Clearly, we don’t live in that world anymore. Why? Ufuk Akcigit, John Grigsby, and Tom Nicholas credit the golden age of invention from the late 19th and early 20th centuries. Robert Gordon made somewhat similar claims (though he’s a bit more pessimistic about future innovation than I think we ought to be), highlighting five important clusters of innovation for transforming the world. This includes dramatic decreases in the cost of electricity (light when it was dark and motors where before we only had muscle), growing availability of running water, the expansion of entertainment and communication, and more.
But where scholars of innovation might focus on the supply and demand of inventors (I lecture on Bell et al’s missing Einsteins and Cook’s work on African American inventors) or the supply and demand of invention (my undergraduates get several slides on Petra Moser’s world fairs work) or the economic effects of inventions, those interested in political economy might come to innovation with different questions. Beyond economics, how did the changes in the technological world change everything else?
As dedicated readers know, I speculated about the political and social effects of a particular innovation that put thousands of telephone operators out of work in the early 20th century based on work with Dan Gross. But when I posed this question I posed to my undergraduates recently, we focused mostly on agricultural innovations. Given the enormous changes in how we feed ourselves—90% of Americans with jobs worked on farms in 1800, a number that fell steadily for the next 150 years—much of it driven by innovation and increasing productivity, agriculture seems like a logical place to start. Plus, on the what we’re thankful for, Economics of Research and Innovation in Agriculture, edited by Petra Moser, just showed up in the mail (thanks NBER). Here are a few of the highlights (mixed with some ramblings of my own and one new paper) to the political-economic effects of innovation.
(I only have a few more lectures in my EC365 class this semester, so I suppose that I’ll have to stop mining them for posts eventually.)
Barbed Wire
Hornbeck (2010) estimates the effect of the invention (and mass-production) of barbed wire on agricultural development in the American West. For farmers to gain legal protection from encroaching cattle herds, American state law required “lawful fences.” In areas where wood was plentiful, wood fences were not so expensive and mostly worked. But in many of the richest farmlands in the US, forests were rare and fences were extraordinarily expensive. As Hornbeck notes, in 1872, the capital stock of fences was about equal to the value of all livestock or the national debt or the railroads, pick your comparison of choice. But after barbed wire (invented 1874, mass-produced circa 1876), fencing was suddenly plentiful and cheap everywhere. Hornbeck documents that large increases in agricultural investment in the least wooded counties, seeing them catch up with their wooded neighbors who had always enjoyed cheap fences.

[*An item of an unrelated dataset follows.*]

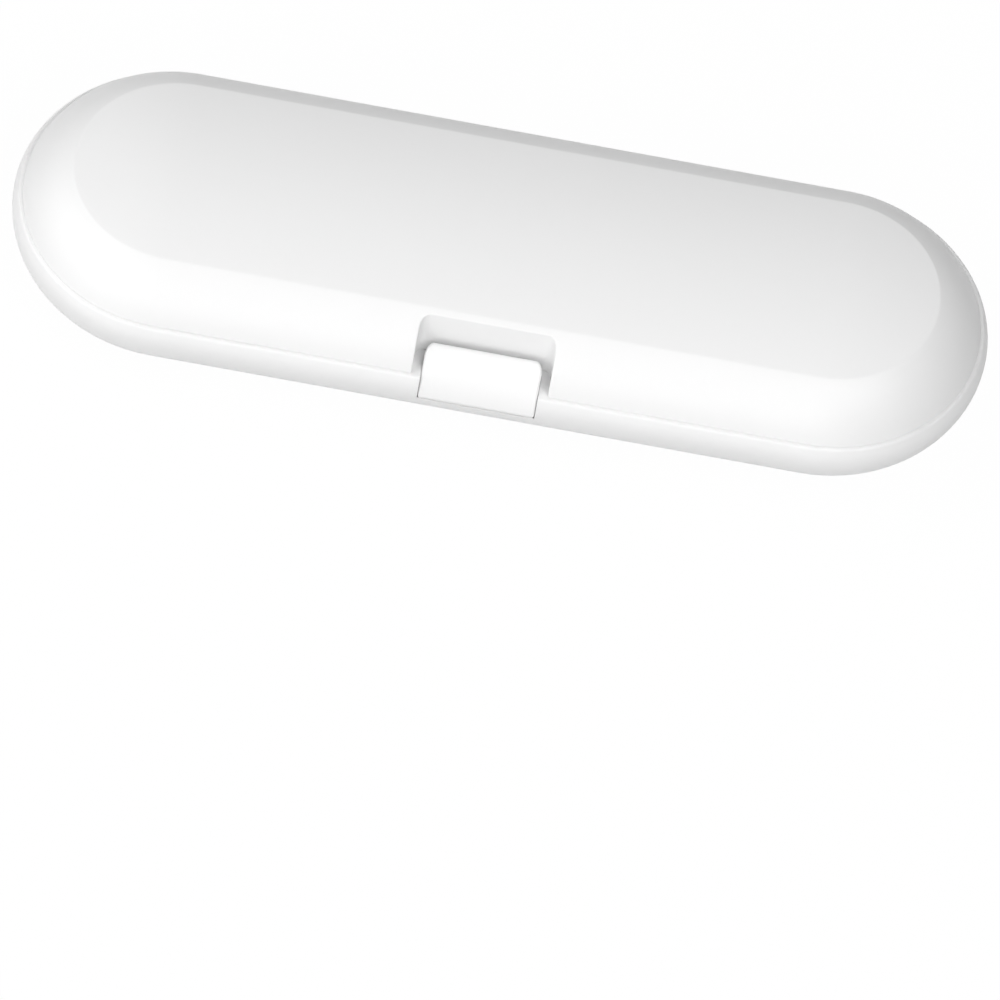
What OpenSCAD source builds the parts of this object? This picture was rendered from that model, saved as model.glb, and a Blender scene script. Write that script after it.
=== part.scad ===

But as any connoisseur of westerns (spaghetti or otherwise) can tell you, the conflicts between ranchers and farmers are not just economic. Range wars were bloody and destructive. Did the availability of cheap (and effective) barbed-wire fences reduce violence on the open range? Kevin Costner’s Open Range features plenty of rancher vs land owner killing, despite being set in 1882, after barbed wire’s introduction. The dating on Shane is more ambiguous but also sees farmers and ranchers shooting out about grazing and property rights.
I don’t know what the data says (or what data on range war violence even exists) but I like the question a lot.
Wheat
Olmstead and Rhode (2002) focus on innovation in wheat seeds. A naive story about wheat productivity would plot a hockey stick. Wheat yields (bushels per harvested acre) look pretty flat from 1860 to 1940 before starting a sharp increase.

But Olmstead and Rhode argue that this apparent lack of productivity growth is misleading. Throughout the “flat” period, wheat was moved farther and farther west, often to more marginal land and beset by new agricultural pests and with very different climatic challenges (less rain, colder lows, warmer highs, less or more frost, etc). That yields did not fall, they argue, is a remarkable fact.
For me, this paper prompts some interesting PE questions. For one, we often think of the large (and very long-run) effects of certain regions (or peoples) specializing in a certain crop. But if crop innovation is widespread and continuous, are these changes ever big enough to “shock” the crop culture?
Ogallala Aquifer
In a paper that I served as an RA on (a very long time ago), Hornbeck and Keskin (2014) study the effects of irrigation. Specifically, access to the Ogallala aquifer, made possible by innovations in groundwater pumps and center-pivot irrigation after WWII. Comparing counties over the aquifer before and after the inventions, the authors find large increases in irrigation and sizable increases in corn harvests and farmland values.

In a recent working paper, Aditya Dasgupta asks about the political effects of this innovation. Or rather, he uses this innovation to get at an even bigger question about geography and economics and politics. He starts with a puzzle: rural areas are conservative in the US today but that was not true 100 years ago. Where did the plains state populists of William Jennings Bryan go? What changed? At least in the states around Ogallala, access to irrigation seems to play a big role. Water access created groups of “upwardly mobile farmers” as well as rich “agribusiness interests”, both of whom might have pushed local politics more conservative.
We live in a world defined by technology and we always have. But understanding that world requires us to think both about the “direct” effects of technology and the “indirect” effects on politics, culture, society, and everything else historical PE scholars are interested in.